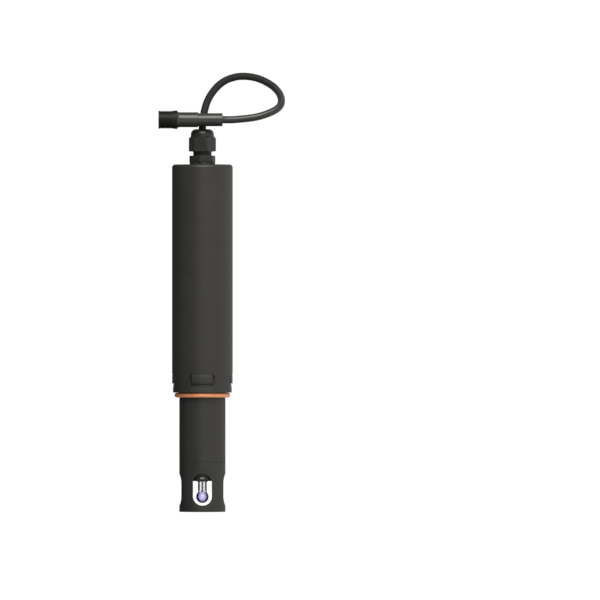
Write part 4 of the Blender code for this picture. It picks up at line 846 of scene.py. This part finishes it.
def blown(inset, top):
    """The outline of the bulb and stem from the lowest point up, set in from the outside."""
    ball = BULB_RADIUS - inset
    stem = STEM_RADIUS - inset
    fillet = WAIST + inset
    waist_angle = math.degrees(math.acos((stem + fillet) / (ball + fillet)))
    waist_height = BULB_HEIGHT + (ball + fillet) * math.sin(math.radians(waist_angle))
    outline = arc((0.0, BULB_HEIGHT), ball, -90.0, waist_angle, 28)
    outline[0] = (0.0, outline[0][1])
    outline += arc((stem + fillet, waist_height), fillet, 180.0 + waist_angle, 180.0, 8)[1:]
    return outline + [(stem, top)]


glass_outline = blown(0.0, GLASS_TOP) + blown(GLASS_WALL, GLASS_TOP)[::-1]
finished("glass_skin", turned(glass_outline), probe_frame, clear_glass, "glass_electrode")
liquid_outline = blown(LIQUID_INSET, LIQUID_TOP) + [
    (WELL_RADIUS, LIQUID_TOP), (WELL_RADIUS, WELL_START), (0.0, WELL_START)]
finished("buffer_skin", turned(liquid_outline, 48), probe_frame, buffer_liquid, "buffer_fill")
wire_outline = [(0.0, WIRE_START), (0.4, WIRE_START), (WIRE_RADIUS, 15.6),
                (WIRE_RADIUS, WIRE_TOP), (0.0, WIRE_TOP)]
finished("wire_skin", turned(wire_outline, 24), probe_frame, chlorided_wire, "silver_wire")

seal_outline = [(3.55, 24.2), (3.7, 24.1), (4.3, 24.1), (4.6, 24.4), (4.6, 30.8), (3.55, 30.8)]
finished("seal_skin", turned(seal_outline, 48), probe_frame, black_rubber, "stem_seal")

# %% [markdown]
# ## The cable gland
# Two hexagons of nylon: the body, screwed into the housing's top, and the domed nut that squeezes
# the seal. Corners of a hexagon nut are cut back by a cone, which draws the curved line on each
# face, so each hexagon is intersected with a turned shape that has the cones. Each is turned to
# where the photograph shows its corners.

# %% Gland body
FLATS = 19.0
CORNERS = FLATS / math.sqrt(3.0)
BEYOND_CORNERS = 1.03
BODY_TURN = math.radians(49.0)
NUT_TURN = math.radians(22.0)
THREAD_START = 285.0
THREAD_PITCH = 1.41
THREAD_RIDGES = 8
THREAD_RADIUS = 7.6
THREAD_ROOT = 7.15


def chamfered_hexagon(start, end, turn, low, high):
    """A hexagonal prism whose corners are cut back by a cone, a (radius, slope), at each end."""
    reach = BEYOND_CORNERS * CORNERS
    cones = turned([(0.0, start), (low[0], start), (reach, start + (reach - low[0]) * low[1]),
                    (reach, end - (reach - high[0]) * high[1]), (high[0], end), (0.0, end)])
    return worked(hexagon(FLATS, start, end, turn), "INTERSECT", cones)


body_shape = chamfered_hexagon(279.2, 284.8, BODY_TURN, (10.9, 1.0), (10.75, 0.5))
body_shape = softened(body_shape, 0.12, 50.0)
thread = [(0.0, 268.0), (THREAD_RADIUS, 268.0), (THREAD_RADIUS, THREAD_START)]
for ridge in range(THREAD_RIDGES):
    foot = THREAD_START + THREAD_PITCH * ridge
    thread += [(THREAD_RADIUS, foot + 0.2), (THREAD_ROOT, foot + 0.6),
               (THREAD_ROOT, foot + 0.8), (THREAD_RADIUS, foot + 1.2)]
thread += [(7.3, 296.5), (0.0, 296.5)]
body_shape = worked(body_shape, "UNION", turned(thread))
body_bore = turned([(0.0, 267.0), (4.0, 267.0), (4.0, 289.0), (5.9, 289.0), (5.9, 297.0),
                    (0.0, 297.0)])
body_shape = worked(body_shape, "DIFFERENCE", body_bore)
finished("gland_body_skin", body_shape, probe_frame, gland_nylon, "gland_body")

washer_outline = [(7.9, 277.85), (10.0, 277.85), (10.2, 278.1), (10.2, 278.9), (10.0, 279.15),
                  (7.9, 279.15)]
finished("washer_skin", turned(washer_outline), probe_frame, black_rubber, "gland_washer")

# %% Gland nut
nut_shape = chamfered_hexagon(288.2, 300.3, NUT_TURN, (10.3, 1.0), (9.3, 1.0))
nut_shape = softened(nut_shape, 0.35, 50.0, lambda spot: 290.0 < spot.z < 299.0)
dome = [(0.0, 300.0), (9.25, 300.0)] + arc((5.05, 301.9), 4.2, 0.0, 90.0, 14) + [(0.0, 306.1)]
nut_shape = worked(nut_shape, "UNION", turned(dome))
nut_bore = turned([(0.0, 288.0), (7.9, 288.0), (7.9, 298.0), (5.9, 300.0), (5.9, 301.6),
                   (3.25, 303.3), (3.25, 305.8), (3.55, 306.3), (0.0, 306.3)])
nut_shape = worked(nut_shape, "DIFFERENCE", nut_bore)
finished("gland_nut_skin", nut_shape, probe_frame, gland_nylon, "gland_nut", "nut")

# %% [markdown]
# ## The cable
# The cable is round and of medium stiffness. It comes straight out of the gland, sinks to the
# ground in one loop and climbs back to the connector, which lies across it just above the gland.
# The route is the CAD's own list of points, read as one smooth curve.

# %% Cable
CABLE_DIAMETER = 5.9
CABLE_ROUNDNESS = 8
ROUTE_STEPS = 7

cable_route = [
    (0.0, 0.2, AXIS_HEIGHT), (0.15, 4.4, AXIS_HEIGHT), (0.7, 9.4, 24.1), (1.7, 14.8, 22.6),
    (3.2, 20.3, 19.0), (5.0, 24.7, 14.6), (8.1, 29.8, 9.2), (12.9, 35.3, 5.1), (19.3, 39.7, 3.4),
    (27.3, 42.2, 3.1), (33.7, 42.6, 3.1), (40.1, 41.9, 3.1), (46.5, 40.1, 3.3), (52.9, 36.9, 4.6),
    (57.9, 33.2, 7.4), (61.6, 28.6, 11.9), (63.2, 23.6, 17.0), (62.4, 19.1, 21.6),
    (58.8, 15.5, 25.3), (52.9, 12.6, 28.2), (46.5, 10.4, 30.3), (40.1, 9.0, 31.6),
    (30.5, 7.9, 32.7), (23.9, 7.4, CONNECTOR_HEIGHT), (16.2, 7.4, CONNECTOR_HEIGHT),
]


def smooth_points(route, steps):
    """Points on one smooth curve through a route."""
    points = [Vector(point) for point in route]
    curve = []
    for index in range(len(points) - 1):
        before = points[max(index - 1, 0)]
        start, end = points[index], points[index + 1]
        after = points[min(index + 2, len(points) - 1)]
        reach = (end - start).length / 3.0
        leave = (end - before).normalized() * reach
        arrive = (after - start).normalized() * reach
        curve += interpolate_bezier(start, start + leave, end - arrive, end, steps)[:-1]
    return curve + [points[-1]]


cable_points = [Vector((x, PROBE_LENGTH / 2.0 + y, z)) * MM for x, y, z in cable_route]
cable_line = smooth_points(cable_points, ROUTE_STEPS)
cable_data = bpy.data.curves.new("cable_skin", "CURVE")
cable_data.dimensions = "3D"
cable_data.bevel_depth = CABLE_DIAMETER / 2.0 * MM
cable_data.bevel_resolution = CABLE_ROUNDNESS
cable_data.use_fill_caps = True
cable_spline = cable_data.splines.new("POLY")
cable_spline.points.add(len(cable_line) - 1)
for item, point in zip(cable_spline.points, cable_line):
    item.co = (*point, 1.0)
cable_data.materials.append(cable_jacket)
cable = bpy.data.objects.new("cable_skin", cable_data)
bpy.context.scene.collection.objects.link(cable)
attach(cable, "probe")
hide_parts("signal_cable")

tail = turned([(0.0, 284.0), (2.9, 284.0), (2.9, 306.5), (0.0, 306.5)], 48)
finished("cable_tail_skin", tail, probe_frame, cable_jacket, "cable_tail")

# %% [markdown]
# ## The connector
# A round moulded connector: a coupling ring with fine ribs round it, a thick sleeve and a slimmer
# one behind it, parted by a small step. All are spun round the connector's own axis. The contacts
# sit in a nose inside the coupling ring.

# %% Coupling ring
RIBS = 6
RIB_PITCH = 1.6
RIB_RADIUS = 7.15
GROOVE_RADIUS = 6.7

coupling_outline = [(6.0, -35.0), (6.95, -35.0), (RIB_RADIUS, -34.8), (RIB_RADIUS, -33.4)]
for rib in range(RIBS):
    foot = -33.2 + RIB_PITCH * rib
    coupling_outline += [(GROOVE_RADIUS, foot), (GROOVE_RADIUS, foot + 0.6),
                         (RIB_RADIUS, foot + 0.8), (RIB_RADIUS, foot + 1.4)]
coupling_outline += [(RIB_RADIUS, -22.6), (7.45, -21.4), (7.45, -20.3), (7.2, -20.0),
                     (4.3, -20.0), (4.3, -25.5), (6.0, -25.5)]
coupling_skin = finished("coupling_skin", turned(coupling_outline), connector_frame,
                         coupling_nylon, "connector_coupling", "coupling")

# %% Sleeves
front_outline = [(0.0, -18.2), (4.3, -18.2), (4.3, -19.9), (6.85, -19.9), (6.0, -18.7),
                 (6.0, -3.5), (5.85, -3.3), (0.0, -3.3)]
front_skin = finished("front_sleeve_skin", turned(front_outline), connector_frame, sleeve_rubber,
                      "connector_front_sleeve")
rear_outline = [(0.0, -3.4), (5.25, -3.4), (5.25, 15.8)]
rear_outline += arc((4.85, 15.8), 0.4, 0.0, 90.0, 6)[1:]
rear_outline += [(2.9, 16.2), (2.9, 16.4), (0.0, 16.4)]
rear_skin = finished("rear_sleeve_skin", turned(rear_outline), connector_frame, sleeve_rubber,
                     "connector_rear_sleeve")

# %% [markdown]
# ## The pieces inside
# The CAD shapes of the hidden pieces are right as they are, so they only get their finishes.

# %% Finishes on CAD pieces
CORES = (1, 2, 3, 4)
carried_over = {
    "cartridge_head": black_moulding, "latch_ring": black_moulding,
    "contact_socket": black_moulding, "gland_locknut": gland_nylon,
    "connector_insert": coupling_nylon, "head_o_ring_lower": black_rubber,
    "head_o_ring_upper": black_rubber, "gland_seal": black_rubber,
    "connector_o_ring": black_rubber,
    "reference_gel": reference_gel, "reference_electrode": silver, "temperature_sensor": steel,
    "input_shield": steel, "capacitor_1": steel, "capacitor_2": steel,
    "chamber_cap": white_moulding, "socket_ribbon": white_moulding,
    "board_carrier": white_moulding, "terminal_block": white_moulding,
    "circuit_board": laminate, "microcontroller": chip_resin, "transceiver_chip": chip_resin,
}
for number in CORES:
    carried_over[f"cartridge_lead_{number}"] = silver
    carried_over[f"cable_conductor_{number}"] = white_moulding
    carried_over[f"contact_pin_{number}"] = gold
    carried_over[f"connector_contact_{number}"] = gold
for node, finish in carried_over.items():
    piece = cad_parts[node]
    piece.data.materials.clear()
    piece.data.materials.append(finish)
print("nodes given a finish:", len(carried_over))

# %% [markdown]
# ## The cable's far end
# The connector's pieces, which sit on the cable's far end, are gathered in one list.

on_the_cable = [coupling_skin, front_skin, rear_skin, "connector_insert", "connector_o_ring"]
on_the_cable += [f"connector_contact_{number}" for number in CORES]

——

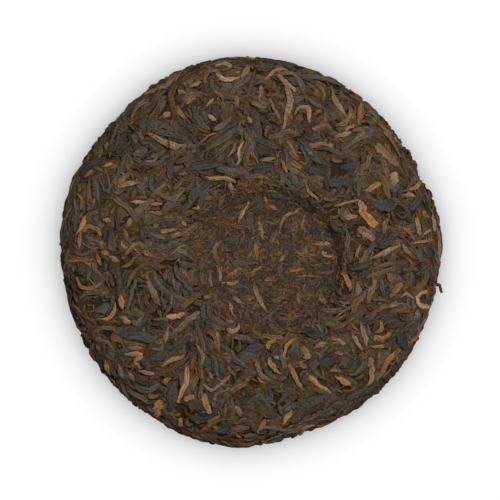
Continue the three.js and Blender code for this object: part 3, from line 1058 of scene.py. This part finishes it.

——

## Problem
Begin at the line that has "piece = cad_parts[node]" in the entries above; stop after the line that has "number in CORES]". Transcribe exactly those lines and no others.

## Worked answer
    piece = cad_parts[node]
    piece.data.materials.clear()
    piece.data.materials.append(finish)
print("nodes given a finish:", len(carried_over))

# %% [markdown]
# ## The cable's far end
# The connector's pieces, which sit on the cable's far end, are gathered in one list.

on_the_cable = [coupling_skin, front_skin, rear_skin, "connector_insert", "connector_o_ring"]
on_the_cable += [f"connector_contact_{number}" for number in CORES]